Innanzitutto, il vento. «L’energia eolica è il prodotto della conversione dell’energia cinetica del vento in elettrica o meccanica - ha spiegato l’ing. Mastrototaro - prima tra tutte le energie rinnovabili per il rapporto costo-produzione, le pale producono molto rumore e hanno un notevole impatto ambientale per la loro grandezza, ma è pur sempre lo scotto che bisogna pagare per il progresso».
L’energia prodotta dalle correnti marine, attraverso turbine sommerse, è ideale per determinati contesti decentrati e può essere utilizzata in contesti marginali e a bassa scala produttiva. Dunque, non potrebbe fornire risposte globali al problema dell’energia. Anche se in Italia una buona fetta di energia elettrica è prodotta propria con le dighe.

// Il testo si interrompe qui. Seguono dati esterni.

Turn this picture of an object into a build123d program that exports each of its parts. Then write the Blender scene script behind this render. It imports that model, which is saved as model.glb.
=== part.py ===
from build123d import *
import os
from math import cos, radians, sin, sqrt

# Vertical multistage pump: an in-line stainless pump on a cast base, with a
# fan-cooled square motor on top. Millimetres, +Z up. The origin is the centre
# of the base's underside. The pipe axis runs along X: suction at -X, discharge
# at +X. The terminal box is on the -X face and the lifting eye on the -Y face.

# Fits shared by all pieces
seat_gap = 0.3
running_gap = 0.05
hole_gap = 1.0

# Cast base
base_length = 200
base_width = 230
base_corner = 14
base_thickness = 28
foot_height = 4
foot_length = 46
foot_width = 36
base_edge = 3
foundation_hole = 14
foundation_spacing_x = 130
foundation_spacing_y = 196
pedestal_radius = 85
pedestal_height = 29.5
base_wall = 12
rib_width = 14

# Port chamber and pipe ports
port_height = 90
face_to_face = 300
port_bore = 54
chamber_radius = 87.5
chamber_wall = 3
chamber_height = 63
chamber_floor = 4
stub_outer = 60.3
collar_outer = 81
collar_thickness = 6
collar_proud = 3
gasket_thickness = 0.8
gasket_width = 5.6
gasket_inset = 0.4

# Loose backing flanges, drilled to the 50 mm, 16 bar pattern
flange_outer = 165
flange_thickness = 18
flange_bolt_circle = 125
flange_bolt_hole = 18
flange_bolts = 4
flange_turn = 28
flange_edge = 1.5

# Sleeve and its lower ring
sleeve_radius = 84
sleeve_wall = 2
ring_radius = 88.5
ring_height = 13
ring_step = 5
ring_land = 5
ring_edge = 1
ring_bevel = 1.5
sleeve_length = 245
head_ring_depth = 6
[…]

La biomassa (materiale di origine organica vegetale o animale che non ha subito alcun processo di fossilizzazione, come i rifiuti organici) potrebbe essere la prossima fonte rinnovabile su cui puntare, ma permangono dubbi sulle sue trasformazioni chimiche, sull’effettivo impatto ambientale e sui costi d’istallazione e gestione degli impianti.
Il loro uso accelera il ritorno della CO2 in atmosfera, senza incrementarne la quantità nell’atmosfera: è la stessa che le piante hanno assorbito per svilupparsi e che alla loro morte torna in atmosfera, attraverso normali processi degradativi della sostanza organica (equilibrio fra CO2 emessa e assorbita).

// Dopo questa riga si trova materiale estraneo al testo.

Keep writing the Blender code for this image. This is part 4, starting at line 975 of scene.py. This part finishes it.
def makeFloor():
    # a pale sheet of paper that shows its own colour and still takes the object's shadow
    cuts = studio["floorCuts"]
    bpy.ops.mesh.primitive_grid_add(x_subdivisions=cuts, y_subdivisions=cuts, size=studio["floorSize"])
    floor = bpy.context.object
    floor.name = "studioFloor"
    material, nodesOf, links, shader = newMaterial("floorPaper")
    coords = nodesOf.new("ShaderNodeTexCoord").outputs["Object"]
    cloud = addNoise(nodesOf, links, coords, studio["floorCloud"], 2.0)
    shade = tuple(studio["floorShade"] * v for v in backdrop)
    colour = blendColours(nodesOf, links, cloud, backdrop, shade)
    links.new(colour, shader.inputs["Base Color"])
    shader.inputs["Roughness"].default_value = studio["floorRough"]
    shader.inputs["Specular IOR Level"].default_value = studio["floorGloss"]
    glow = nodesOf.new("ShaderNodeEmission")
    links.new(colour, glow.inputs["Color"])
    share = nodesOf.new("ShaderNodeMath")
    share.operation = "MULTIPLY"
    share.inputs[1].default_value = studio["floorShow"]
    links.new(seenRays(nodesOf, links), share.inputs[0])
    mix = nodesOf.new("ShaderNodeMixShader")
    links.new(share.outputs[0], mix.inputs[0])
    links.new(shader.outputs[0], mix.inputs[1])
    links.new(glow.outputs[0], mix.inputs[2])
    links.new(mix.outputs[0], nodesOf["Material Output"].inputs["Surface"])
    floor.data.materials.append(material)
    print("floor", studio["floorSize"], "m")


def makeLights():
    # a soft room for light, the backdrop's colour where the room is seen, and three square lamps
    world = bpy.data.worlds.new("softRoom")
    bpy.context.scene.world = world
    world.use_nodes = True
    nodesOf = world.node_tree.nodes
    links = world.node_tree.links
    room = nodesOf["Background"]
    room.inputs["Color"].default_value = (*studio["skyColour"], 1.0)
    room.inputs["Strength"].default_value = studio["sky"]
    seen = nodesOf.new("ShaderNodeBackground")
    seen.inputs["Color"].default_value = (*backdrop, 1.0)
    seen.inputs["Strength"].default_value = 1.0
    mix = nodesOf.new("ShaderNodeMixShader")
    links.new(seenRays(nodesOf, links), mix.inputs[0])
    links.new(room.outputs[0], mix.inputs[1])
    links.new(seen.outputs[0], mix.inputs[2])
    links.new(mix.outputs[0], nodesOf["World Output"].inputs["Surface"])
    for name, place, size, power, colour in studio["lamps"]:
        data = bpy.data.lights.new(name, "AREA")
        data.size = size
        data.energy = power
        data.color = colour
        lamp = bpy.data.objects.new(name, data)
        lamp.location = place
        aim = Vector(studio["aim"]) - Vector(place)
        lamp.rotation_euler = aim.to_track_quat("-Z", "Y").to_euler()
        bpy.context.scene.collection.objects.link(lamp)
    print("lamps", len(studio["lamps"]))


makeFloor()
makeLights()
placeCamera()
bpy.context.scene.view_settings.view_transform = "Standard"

Poco esteso l’uso delle biomasse in Italia. Ad esempio, in Val Pusteria gli impianti di teleriscaldamento sfruttano la segatura delle segherie e il ceppato di legni di scarso valore commerciale, mentre l’impianto di Dobbiaco produce anche energia termoelettrica. Limitata diffusione per la disponibilità del materiale e di aree per lo stoccaggio e per la resa (per alimentare 4 gruppi da 660 MW sarebbe necessario il 75% della superficie agricola veneta).
Se l’energia geotermica dev’essere valutata in tempi brevi e potrebbe anche avere controindicazioni per la salute dell’uomo, come i soffioni boraciferi (acque solfuree che producono fumi al boro), il fotovoltaico è la soluzione più applicata, «il petrolio della Puglia» per l’ing. Mastrototaro, anche se «l’Italia è in ritardo rispetto alle nuove tecnologie e agli altri Paesi europei».
Sviluppo dell’indotto e nessun inquinante (anche se restano dubbi sullo smaltimento del silicio tra 20-30 anni), il fotovoltaico «comporta un risparmio in bolletta, una serie di incentivi statali con il Terzo Conto Energia e un contributo dalle energia che vendiamo o scambiamo sul posto con l’Enel, fattori che ammortizzerebbero negli anni le spese dell’installazione», ha concluso l’ing. Leonardo Gesmundo, dopo aver illustrato l’effetto fotovoltaico e le tecnologie usate (cristalli al silicio, film sottile e inseguimento solare).